Measuring blood lipids
Cholesterol levels in your blood are most accurately measured by taking a blood sample after you have fasted for nine to twelve hours. This may be done as part of a ‘lipid profile’ which will measure levels of total cholesterol, LDL cholesterol, HDL cholesterol and tryglycerides.
Levels are recorded in millimoles per litre (mmol/L).
The target levels your doctor may recommend for you will be based on the risk to your health from factors such as age, weight, family history, lifestyle or any existing medical condition(s).
Below are guidelines to what your results or ‘numbers’ may mean.

Medications associated with fatty liver
A number of drugs prescribed for other conditions have been linked with fatty liver. In some cases this liver damage is related to high doses of the drug. With other drugs the fatty liver only occurs in a small minority of people. This is known as ‘idiosyncratic drug reaction.’
The drugs most commonly associated with causing fatty liver in this way are:
- prednisolone and hydrocortisone, used to treat inflammation
- premarin and ortho-est (synthetic estrogen), for menopause
- amiodarone, used to treat heart arrhythmia
- tamoxifen, used to treat breast cancer
- diltiazem, used to treat high blood pressure
- methotrexate, used to treat rheumatoid arthritis
Acute fatty liver in pregnancy
Very rarely, some women in the last three months of their pregnancy can develop a fatty liver. Acute fatty liver in pregnancy (AFLP) is more common in first pregnancies and with male babies – especially twins.

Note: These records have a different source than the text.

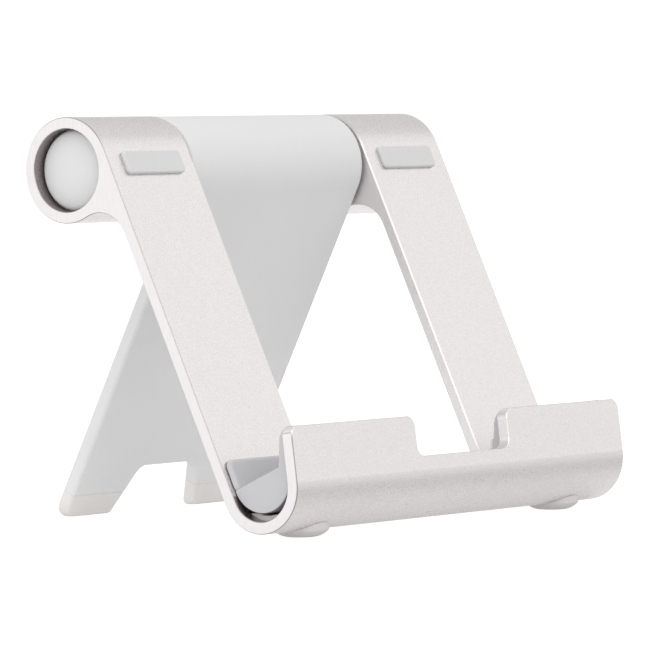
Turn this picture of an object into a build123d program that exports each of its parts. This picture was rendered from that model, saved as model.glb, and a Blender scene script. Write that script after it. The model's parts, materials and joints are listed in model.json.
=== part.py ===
from build123d import *
import os
from math import cos, radians, sin, sqrt

os.makedirs("parts", exist_ok=True)

# A folding tablet stand. X runs along the hinge, the tablet faces -Y and Z is up.
# The origin is on the table, at the middle of the stand's outline.

# Driving dimensions, in millimetres and degrees.
frame_width = 120.0
wall = 2.6                      # extruded wall of the frame
plate_lean = 25.05              # back plate, from vertical
plate_length = 81.4             # flat of the back plate, from the hinge to the channel
knuckle_radius = 11.37
knuckle_bore = 8.9
knuckle_blend = 7.5             # hollow fillet between a knuckle and the back of the plate
channel_inner = 7.4             # radius of the channel floor
lip_lean = 7.54                 # front lip, from vertical
lip_height = 11.7               # flat of the lip above the channel's centre
lip_corner = 2.2
notch_half = 16.8
notch_floor = 3.0               # height of the notch's edge above the channel's centre
notch_corner = 2.4
arm_inside = 31.36              # half the width of the window between the two arms
window_end = 83.2               # window's lower edge, from the hinge down the plate
window_corner = 3.0
edge_break = 0.15               # chamfer round the frame's ends, the lip and the notch
window_break = 0.3              # the same round the window's sides

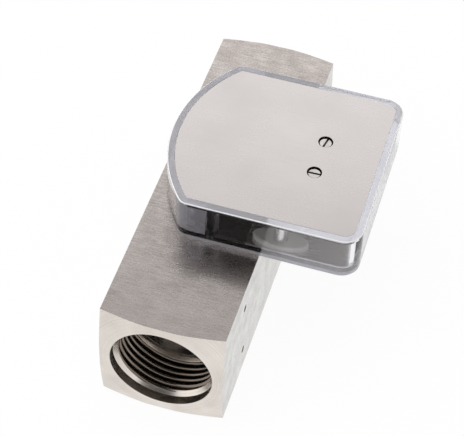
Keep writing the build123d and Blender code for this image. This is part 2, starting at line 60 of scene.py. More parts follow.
# A face looks along an axis when its normal's part along it is past FACING, and lies along
# the axis when that part is under EDGE_ON. A sloping face is between the two.
FACING = 0.95
SLOPING = 0.3
EDGE_ON = 0.05
IN_PLANE_MM = 0.1

# Dressing of a CAD mesh: corners this close are one, and faces that turn less than FLAT are one.
# Edges that turn by more than CREASE are broken and stay sharp. A cut uses the corners that lie
# nearer to it than its tolerance, which is in metres.
MERGE_MM = 0.002
CUT_TOLERANCE = 1e-7
FLAT_DEGREES = 0.3
CREASE_DEGREES = 28.0
SKIN_CREASE_DEGREES = 50.0

# Sections in each turn of a thread and of the spring, round the lead-in cone, and sides of the wire
THREAD_STEPS = 72
COIL_STEPS = 48
CONE_STEPS = 144
WIRE_SIDES = 12

# Bar and its pipe threads: G1, 55 degree flanks, cut behind a plain mouth and a lead-in cone
AXIS_Z_MM = 20.0
DECK_Z_MM = 40.0
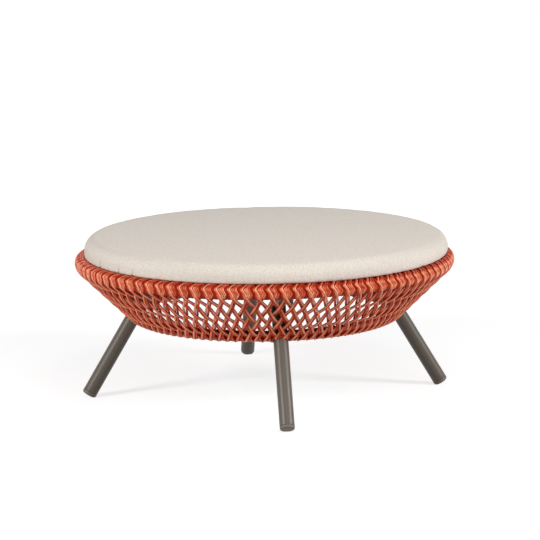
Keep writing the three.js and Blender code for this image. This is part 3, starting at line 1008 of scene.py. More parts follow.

AFLP is a very serious condition that can cause rapid liver and kidney failure and can be fatal for both mother and baby if not diagnosed. Hospitalisation and immediate delivery of the baby is usually required.
Provided there has been no permanent damage, the liver returns to normal after the baby has been born.
It is not known what causes this type of fatty liver and, due to the rarity of AFLP, it is unclear whether the problem will happen in any future pregnancies as not enough data is available for study.